Taken together, Ritual’s cryptography work is not about adding privacy or verification as optional features around an otherwise conventional chain. It is about building the integrity and confidentiality stack required for autonomous computation to become a consensus-aware, programmable, and economically meaningful part of the network. Proof systems matter because autonomous systems need trustworthy execution. Privacy-preserving methods matter because autonomous systems need room to think, remember, and act without exposing every internal state variable. Market mechanisms matter because autonomous systems need access to scarce compute under rules that can be trusted and optimized for the economic incentives of various actors in the system.

Seen this way, cryptography is not adjacent to Ritual’s thesis. It is one of the conditions under which the thesis becomes real. If autonomous intelligence is to become first-class on-chain, it must be able to execute under credible guarantees, preserve private state across heterogeneous workloads, and participate in markets without surrendering trust to a centralized operator.
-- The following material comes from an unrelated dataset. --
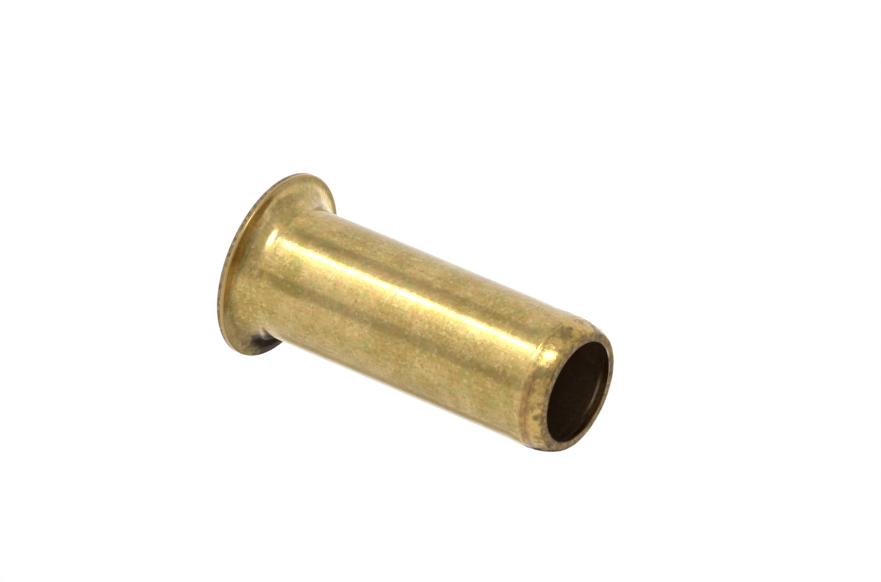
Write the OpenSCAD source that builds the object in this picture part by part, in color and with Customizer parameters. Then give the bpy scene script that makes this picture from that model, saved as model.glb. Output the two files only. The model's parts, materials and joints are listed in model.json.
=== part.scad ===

That is why Ritual is researching proof systems, privacy-preserving inference, FHE, statistical MPC, and ZK-secured compute markets together rather than in isolation. Each scheme occupies a different point in the integrity-privacy-performance design space. Together, they define the kinds of autonomous systems the network can actually support.

In that sense, Ritual’s cryptography program is essential to the broader ambition. It is part of the infrastructure that could allow autonomous intelligence to move from a model demo into a durable, sovereign, and economically active participant on the internet.